J'avais 9 ou 10 ans. Mon père m'emmenait voir ces films-là. Le premier, je pense que c'était Le Troisième Homme de Carol Reed. C'était l'oeuvre préférée de mon père.
On sent qu'elle vous a aussi énormément marqué. The Good German en porte la forte influence.
Elle a été une source d'inspiration plus pour le fond que pour la forme, car le côté systématique « caméra penchée », utilisé par Reed, ne correspondait pas du tout au style de The Good German.


Vous avez tourné dans la foulée Ocean's Thirteen (sortie en juin), nouvelles aventures du craquant braqueur George Clooney et de sa bande. Quoi de neuf ?
Al Pacino dans le rôle du méchant qui trahit un des onze voleurs et les dix autres qui décident de le coincer. Pacino est absolument fantastique ! Nous avons organisé une projection-test et les spectateurs ont trouvé que c'était l'épisode le plus hilarant des trois.
Obligatoire le screen-test ?
Quand il s'agit d'une comédie, c'est capital. Parfois, la blague que vous pensiez être la meilleure du monde tombe à plat. J'ai ainsi éliminé deux répliques que personne ne trouvait drôle.
L'année dernière avec Bubble vous innoviez en sortant le film simultanément en salles, sur le câble et en DVD. Une stratégie de distribution inédite et controversée. Vous persistez ?
Oui, j'ai cinq autres films du même genre sur le feu. D'ici cinq à dix ans, tous les films seront distribués de cette manière, seule façon de lutter contre le piratage qui, à l'échelle de l'industrie du cinéma, représente 5 M$ de revenus. Je me rappelle que le jour même de la sortie en salles du Seigneur des anneaux on trouvait le DVD pirate sur Canal Street à New York. Il existe donc déjà une sortie simultanée ! Il est donc nécessaire de s'adapter. Mais je reste persuadé que les gens continueront à aller au cinéma.

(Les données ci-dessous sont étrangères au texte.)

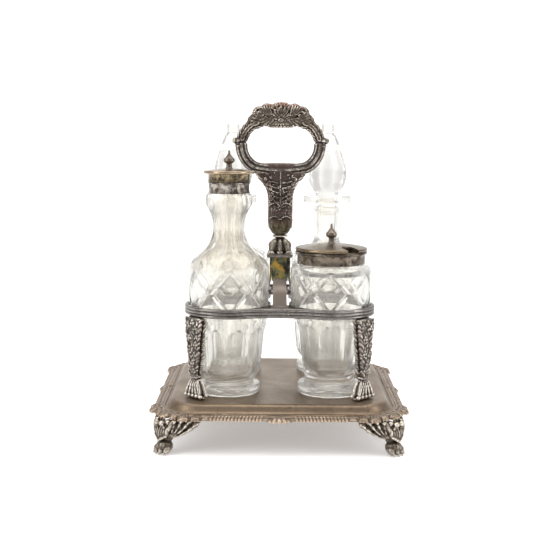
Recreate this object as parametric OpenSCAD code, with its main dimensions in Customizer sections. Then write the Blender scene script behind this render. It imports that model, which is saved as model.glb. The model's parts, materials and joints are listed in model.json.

Quand débutez-vous le tournage de votre diptyque sur Che Guevara avec Benicio del Toro dans le rôle-titre ?
Dès la mi-mai. Je tourne en espagnol et simultanément les deux films qui se déroulent sur deux périodes : entre 1956 et 1958 et de 1964 jusqu'à la mort du Che.
Quels sont les projets de votre maison de production Section Eight créée avec George Clooney ?
Nous fermons le mois prochain. Trop de travail. Et je n'ai pas l'étoffe d'un producteur !

The Good German Drame de Steven Soderbergh. Avec George Clooney, Cate Blanchett, Tobey Maguire. Durée : 1 h 46.